# Building a Rider



## oldwhizzer (Nov 10, 2013)

Having Sold most of my Restored Bikes I am now collecting Bikes that I can ride or Move around with out worries! Ive had this frame for a while and am going to build a rider to take to  swap meets and let kids  ride around. I have some original parts and will make the rest. Now am just putting  it together..


----------



## mike j (Nov 10, 2013)

Nice, can't wait to see the rest of it.


----------



## RJWess (Nov 10, 2013)

You should put some Mag wheels on that. Maybe some yellow ones. Keep it Ratty.


----------



## Coaster Brake (Nov 10, 2013)

Grind the nose off of that thing so you can use a springer


----------



## Flat Tire (Nov 10, 2013)

That would look cool with no front fender and a bobbed rear fender!  High end hot rod bike


----------



## prewarbikes4sale (Nov 10, 2013)

*Free Spirit*

I have a Sears Free Spirit 10 speed that would make a great rider if you want to trade?


----------



## RustyK (Nov 10, 2013)

*Melt it down for scrap value, just a crappy Bluebird*

Take it to the recyclers for beer money, it's just a crappy Bluebird that nobody wants right?

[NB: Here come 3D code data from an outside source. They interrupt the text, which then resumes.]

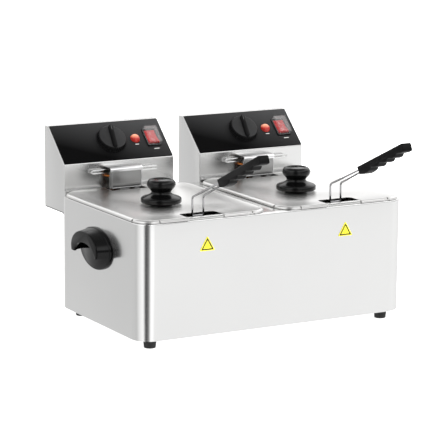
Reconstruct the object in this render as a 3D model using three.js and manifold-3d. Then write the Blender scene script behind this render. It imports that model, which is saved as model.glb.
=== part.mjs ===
// Twin-tank countertop electric deep fryer, built piece by piece.
// Millimetres, +Z up, +X to the right, the front faces -Y.
// The origin is on the table, under the centre of the whole object's box.
import * as THREE from 'three';
import { mergeVertices } from 'three/addons/utils/BufferGeometryUtils.js';
import Module from 'manifold-3d';

const wasm = await Module();
wasm.setup();

// ---------------------------------------------------------------- driving dimensions
const GAP = 0.3;              // between pieces that touch
const WIDTH = 494;            // casing, left to right
const DEPTH = 296;            // casing, front to rear
const OVERALL_DEPTH = 380;    // casing front to the back of the control heads
const HEIGHT = 306;           // table to the top of the control heads
const FOOT_HEIGHT = 15;
const DECK = 202;             // casing top
const CORNER = 30;            // casing's upright corners
const PITCH = 257;            // between the two fryer units
const SHEET = 1.5;            // casing sheet
const THIN = 1.2;             // tank and head sheet
const ORIGIN_Y = 103.12;      // casing front to the object's origin

const TANK = { halfX: 105, front: 12.5, rear: 284.5, floor: 42, radius: 30, rim: 206.3 };
const RIM = { halfX: 114.5, front: 3.5, rear: 290, radius: 31 };
const LID = { halfX: 117, front: 1.5, rear: 291.5, radius: 33, top: 207.5, skirt: 203.6, sheet: 0.9 };
const DISH = { depth: 7.5, halfX: 35, front: 104, rear: 205, slope: 55, radius: 20 };
const NOTCH = { halfX: 32, rear: 38, radius: 7 };
const REAR_SLOT = { halfX: 33.2, front: 264.5 };
const KNOB_Y = 154.5;         // lid knob, from the casing front

const HEAD = { halfX: 103, front: 303, bottom: 167, slopeFoot: 249, slopeTop: 365 };
const ELEMENT = { radius: 3.2, z: 54, legX: 14, legY: 281, topZ: 226 };
const BASKET = { halfX: 88, front: 28, rear: 245, radius: 24, wall: 2, top: 193.5 };
const WIRE = { radius: 1.8, x: 10, gripX: 6, y: 31.5, low: 150, bend: 233, turn: 4.5 };
const GRIP = { y: -46.5, z: 268, run: 124.4, rise: 56.4, width: 18, bevel: 2.4, length: 137 };

// ---------------------------------------------------------------- shape helpers
const FINE = 5;               // facets per quarter of a rounded corner

function solid(geometry) {
  const bare = geometry.clone();
  bare.deleteAttribute('normal');
  bare.deleteAttribute('uv');
  const merged = mergeVertices(bare, 1e-4);
  return new wasm.Manifold(new wasm.Mesh({
    numProp: 3,
    vertProperties: new Float32Array(merged.attributes.position.array),
    triVerts: new Uint32Array(merged.index.array),
  }));
}

function geometryOf(manifold) {
  const mesh = manifold.getMesh();
  const geometry = new THREE.BufferGeometry();
  geometry.setAttribute('position', new THREE.BufferAttribute(mesh.vertProperties, mesh.numProp));
  geometry.setIndex(new THREE.BufferAttribute(mesh.triVerts, 1));
  geometry.computeVertexNormals();
  return geometry;
}

const combine = (first, rest, method) =>
  geometryOf(rest.reduce((whole, piece) => whole[method](solid(piece)), solid(first)));
const cut = (body, ...tools) => combine(body, tools, 'subtract');
const join = (body, ...pieces) => combine(body, pieces, 'add');
const keep = (body, ...regions) => combine(body, regions, 'intersect');

// A rounded rectangle between two corners, as a Shape.
function plate(x0, y0, x1, y1, radius, shape = new THREE.Shape()) {
  const r = Math.max(radius, 0.01);
  shape.moveTo(x0 + r, y0);
  shape.lineTo(x1 - r, y0);
  shape.absarc(x1 - r, y0 + r, r, -Math.PI / 2, 0);
  shape.lineTo(x1, y1 - r);
  shape.absarc(x1 - r, y1 - r, r, 0, Math.PI / 2);
  shape.lineTo(x0 + r, y1);
  shape.absarc(x0 + r, y1 - r, r, Math.PI / 2, Math.PI);
  shape.lineTo(x0, y0 + r);
  shape.absarc(x0 + r, y0 + r, r, Math.PI, Math.PI * 1.5);
  return shape;
}

const raise = (shape, z0, z1, facets = FINE) => new THREE.ExtrudeGeometry(shape, {
  depth: z1 - z0, bevelEnabled: false, curveSegments: facets,
}).translate(0, 0, z0);

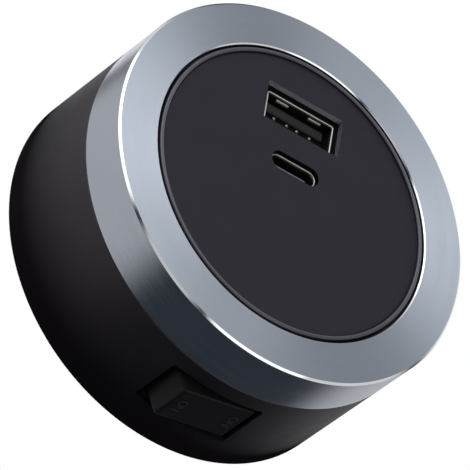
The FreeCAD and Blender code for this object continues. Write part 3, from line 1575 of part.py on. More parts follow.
# Track adapter
def make_tongue():
    base = cylinder("TongueBase", ("0", "0", "0"), "base_radius", "seat_depth")
    spigot = cylinder("TongueSpigot", ("0", "0", "0"), "spigot_radius", "seat_boss_height")
    neck = cylinder("TongueNeck", ("0", "0", TONGUE_HEAD), "tongue_half_width", "tongue_neck")
    head = oblong("TongueHead", TONGUE_CELLS, f"{TONGUE_HEAD} - {TONGUE_CELLS}")
    solids = fuse("TongueSolids", base, spigot, neck, head)
    holes = []
    cell_height = "(shoe_height + 2 * shoe_gap)"
    for side in (-1, 1):
        name = str(side + 1)
        cell_low = "shoe_cell_start" if side > 0 else f"0 - {SHOE_SHOULDER}"
        holes.append(
            box(
                "ShoeCell" + name,
                ("0 - shoe_width / 2 - shoe_gap", cell_low, TONGUE_CELLS + " - cut_over"),
                (
                    "shoe_width + 2 * shoe_gap",
                    f"{SHOE_SHOULDER} - shoe_cell_start",
                    cell_height + " + cut_over",
                ),
            ),
        )
        window_low = f"{SHOE_SHOULDER} - cut_over" if side > 0 else "0 - tongue_half_length - cut_over"
        holes.append(
            box(
                "ShoeWindow" + name,
                ("0 - shoe_nose / 2 - shoe_gap", window_low, TONGUE_CELLS + " - cut_over"),
                ("shoe_nose + 2 * shoe_gap", "shoe_stop + 2 * cut_over", cell_height + " + cut_over"),
            ),
        )
        holes.append(
            cylinder(
                "LeadDuct" + name,
                ("0", f"{side} * lead_place", TONGUE_CELLS),
                "duct_radius",
                f"seat_boss_height + cut_over - {TONGUE_CELLS}",
            ),
        )
        holes.append(
            cylinder(
                "TongueScrewThrough" + name,
                (f"{side} * tongue_screw_place", "0", "0 - cut_over"),
                "small_screw_hole",
                "seat_depth + 2 * cut_over",
            ),
        )
        holes.append(
            cylinder(
                "TongueScrewSink" + name,
                (f"{side} * tongue_screw_place", "0", "0 - cut_over"),
                "small_screw_head + fit_gap",
                "small_screw_head_height + cut_over + fit_gap",
            ),
        )
        holes.append(
            cylinder(
                "CapScrewBore" + name,
                (f"{side} * cap_screw_place", "0", TONGUE_CELLS + " - cut_over"),
                "cap_screw_hole",
                "cap_screw_bore_depth + cut_over",
            ),
        )
    holes.append(
        cylinder(
            "EarthCell",
            ("0", "0", TONGUE_CELLS + " - cut_over"),
            "earth_collar_radius + shoe_gap",
            "earth_cell_depth + cut_over",
        ),
    )
    holes.append(
        cylinder(
            "EarthDuct",
            ("0", "0", TONGUE_CELLS),
            "duct_radius",
            f"seat_boss_height + cut_over - {TONGUE_CELLS}",
        ),
    )
    piece("tongue_body", cut("TongueBody", solids, *holes))

    plate = oblong("TongueCapBlank", "0 - tongue_reach", "tongue_cap_thickness")
    plate_round = rounded("TongueCapRound", plate, "tongue_edge_round", is_cap_edge)
    cap_holes = [
        cylinder(
            "EarthHole",
            ("0", "0", "0 - tongue_reach - cut_over"),
            "earth_pin_radius + shoe_gap",
            "tongue_cap_thickness + 2 * cut_over",
        ),
    ]
    for side in (-1, 1):
        name = str(side + 1)
        cap_holes.append(
            cylinder(
                "CapScrewHole" + name,
                (f"{side} * cap_screw_place", "0", "0 - tongue_reach - cut_over"),
                "cap_screw_hole",
                "tongue_cap_thickness + 2 * cut_over",
            ),
        )
    piece("tongue_cap", cut("TongueCap", plate_round, *cap_holes))


def oblong(name, foot, height):
    """The head's outline: as wide as the slot and as long as the circle it turns in."""
    block = middle_box(
        name + "Block", ("0", "0", foot), ("2 * tongue_half_width", "2 * tongue_half_length", height),
    )
    disc = cylinder(name + "Disc", ("0", "0", foot), "tongue_half_length", height)
    return common(name, block, disc)


def is_cap_edge(edge):
    """Whether an edge goes round the end of the head."""
    return abs(edge.BoundBox.ZMin + size("tongue_reach")) < 1e-6 and abs(
        edge.BoundBox.ZMax + size("tongue_reach"),
    ) < 1e-6


def make_tongue_screws():
    screws = [
        screw(
            f"TongueScrew{side + 1}",
            (f"{side} * tongue_screw_place", "0", "fit_gap"),
            "small_screw_head",
            "small_screw_head_height",
            "small_screw_radius",
            "tongue_screw_length",
        )
        for side in (-1, 1)
    ]
    piece("tongue_screws", group("TongueScrews", *screws))
    pins = [
        screw(
            f"CapScrew{side + 1}",
            (f"{side} * cap_screw_place", "0", "0 - tongue_reach - cap_screw_head_height"),
            "cap_screw_head",
            "cap_screw_head_height",
            "cap_screw_radius",
            "cap_screw_length",
        )
        for side in (-1, 1)
    ]
    piece("tongue_cap_screws", group("CapScrews", *pins))


# Contact shoes, pushed out of the head's ends by springs
def make_shoes():
    for side, name in ((1, "live"), (-1, "neutral")):
        title = name.capitalize()
        low = f"({TONGUE_CELLS} + shoe_gap)"
        back = f"({SHOE_SHOULDER} - shoe_length)"
        body_low = back if side > 0 else f"0 - {SHOE_SHOULDER} + fit_gap"
        body = box(
            title + "ShoeBody",
            ("0 - shoe_width / 2", body_low, low),
            ("shoe_width", "shoe_length - fit_gap", "shoe_height"),
        )
        nose_length = "(shoe_stop + shoe_stand + shoe_length / 2)"
        nose_low = f"{SHOE_SHOULDER} - shoe_length / 2" if side > 0 else "0 - tongue_half_length - shoe_stand"
        nose = box(
            title + "ShoeNose",
            ("0 - shoe_nose / 2", nose_low, low),
            ("shoe_nose", nose_length, "shoe_height"),
        )
        nose_round = rounded(title + "ShoeNoseRound", nose, "shoe_round", is_nose_edge(side))
        piece(name + "_contact", fuse(title + "Shoe", body, nose_round))


def is_nose_edge(side):
    """A test for the two long edges at the tip of a shoe's nose."""
    tip = side * (size("tongue_half_length") + size("shoe_stand"))

    def chosen(edge):
        across = abs(edge.CenterOfMass.x) < 1e-6 or is_along_z(edge)
        return across and abs(edge.CenterOfMass.y - tip) < 1e-6

    return chosen


def make_earth_contact():
    nose_low = "(0 - tongue_reach - earth_stand)"
    nose = cylinder(
        "EarthNose",
        ("0", "0", nose_low),
        "earth_pin_radius",
        f"{TONGUE_CELLS} - {nose_low} + earth_collar_height",
    )
    nose_round = rounded("EarthNoseRound", nose, "earth_round", is_earth_tip)
    collar = cylinder(
        "EarthCollar",
        ("0", "0", TONGUE_CELLS + " + fit_gap"),
        "earth_collar_radius",
        "earth_collar_height",
    )
    piece("earth_contact", fuse("EarthContact", nose_round, collar))


def is_earth_tip(edge):
    """Whether an edge is the rim of the earth plunger's tip."""
    tip = -size("tongue_reach") - size("earth_stand")
    return abs(edge.BoundBox.ZMin - tip) < 1e-6 and abs(edge.BoundBox.ZMax - tip) < 1e-6


def make_contact_springs():
    shoe_middle = size("tongue_cap_thickness") - size("tongue_reach") + size("shoe_gap") + size(
        "shoe_height",
    ) / 2
    cell_start = size("shoe_cell_start")
    length = size("tongue_half_length") - size("shoe_stop") - size("shoe_length") - cell_start
    for side, name in ((1, "live"), (-1, "neutral")):
        spring = coil(
            name.capitalize() + "Spring",
            size("spring_radius"),
            size("spring_wire"),
            length,
            size("shoe_spring_turns"),
        )
        turn = TURN_TO_Y if side > 0 else Rotation(Vector(1, 0, 0), 90)
        piece(name + "_spring", spring, Placement(Vector(0, side * cell_start, shoe_middle), turn))
    low = size("tongue_cap_thickness") - size("tongue_reach") + size("fit_gap") + size(
        "earth_collar_height",
    )
    high = size("tongue_cap_thickness") - size("tongue_reach") + size("earth_cell_depth")
    spring = coil(
        "EarthSpring",
        size("spring_radius"),
        size("spring_wire"),
        high - low,
        size("earth_spring_turns"),
    )
    piece("earth_spring", spring, Placement(Vector(0, 0, low), Rotation()))


def make_track_leads():
    cell_top = f"({TONGUE_CELLS} + shoe_height + 2 * shoe_gap)"
    for side, name in ((1, "live"), (-1, "neutral")):
        lead = cylinder(
            name.capitalize() + "Lead",
            ("0", f"{side} * lead_place", cell_top),
            "lead_radius",
            f"power_board_height - {cell_top}",
        )
        piece(name + "_lead", lead)
    earth_top = f"({TONGUE_CELLS} + earth_cell_depth)"
    lead = cylinder(
        "EarthLead", ("0", "0", earth_top), "lead_radius", f"power_board_height - {earth_top}",
    )
    piece("earth_lead", lead)


def check_and_export():
    """Recomputes, tests every object and writes one file for each piece."""
    doc.recompute()
    for thing in doc.Objects:
        if "Invalid" in thing.State or "Error" in thing.State:
            raise RuntimeError(f"{thing.Name} failed: {thing.State}")
    os.makedirs("parts", exist_ok=True)
    for name, thing in NODES.items():
        shape = thing.Shape
        if shape.isNull() or not shape.isValid() or not shape.Solids:
            raise RuntimeError(f"{name} has no valid solid")
        shape.exportStep(os.path.join("parts", name + ".step"))
        print(f"{name}: {len(shape.Solids)} solid(s), {shape.Volume:.1f} mm3")


make_trim_ring()
make_housing()
make_face_plate()
make_back_cover()
make_case_screws()
make_port_a()
make_port_c()
make_output_board()
make_power_board()
make_header()
make_transformer()
make_board_parts()
make_rocker()
make_plunger()
make_switch_case()
make_switch_contacts()
make_switch_leads()
make_tongue()
make_tongue_screws()
make_shoes()
make_earth_contact()
make_contact_springs()
make_track_leads()
check_and_export()
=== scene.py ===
import math

import bmesh
import bpy
from mathutils import Matrix, Vector


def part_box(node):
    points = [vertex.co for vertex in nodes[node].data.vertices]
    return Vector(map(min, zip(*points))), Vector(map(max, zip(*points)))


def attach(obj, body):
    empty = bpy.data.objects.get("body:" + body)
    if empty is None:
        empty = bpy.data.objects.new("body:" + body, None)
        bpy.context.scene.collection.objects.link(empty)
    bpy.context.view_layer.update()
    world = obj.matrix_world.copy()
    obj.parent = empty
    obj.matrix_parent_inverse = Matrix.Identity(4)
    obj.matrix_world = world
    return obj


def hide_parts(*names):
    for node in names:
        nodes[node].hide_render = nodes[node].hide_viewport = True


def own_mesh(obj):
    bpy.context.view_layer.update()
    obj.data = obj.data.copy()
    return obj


# Looks of the track USB socket. Meshes are worked out in millimetres and scaled to metres at the end.
# The front faces -Y, the rear seat is the plane Y = 0 and the switch is in the underside, at -Z.
MM = 0.001

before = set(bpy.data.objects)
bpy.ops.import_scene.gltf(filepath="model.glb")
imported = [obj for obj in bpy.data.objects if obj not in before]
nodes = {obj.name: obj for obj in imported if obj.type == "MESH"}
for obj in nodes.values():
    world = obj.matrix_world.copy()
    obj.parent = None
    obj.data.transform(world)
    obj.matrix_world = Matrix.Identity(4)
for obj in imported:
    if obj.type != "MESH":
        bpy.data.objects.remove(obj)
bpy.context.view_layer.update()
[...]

Just kidding. Very cool!


----------



## bike (Nov 10, 2013)

*I have seen 2 one was mine*



Coaster Brake said:


> Grind the nose off of that thing so you can use a springer




with the nose cut clean off- too weird - kid was tired of getting beat up I guess.


----------



## Tin machine (Nov 10, 2013)

*coolest frame ever built !!!*

what a piece of history !! to me is the most artistic coolest designs ever !!


----------



## ThegoodThebad&Therusty (Nov 10, 2013)

A snip here, a cut there voilà !! ~





pap
.


----------



## mike j (Nov 17, 2013)

Wow, that was quick. Looks great, very period, but i don't know if those pedals are correct?


----------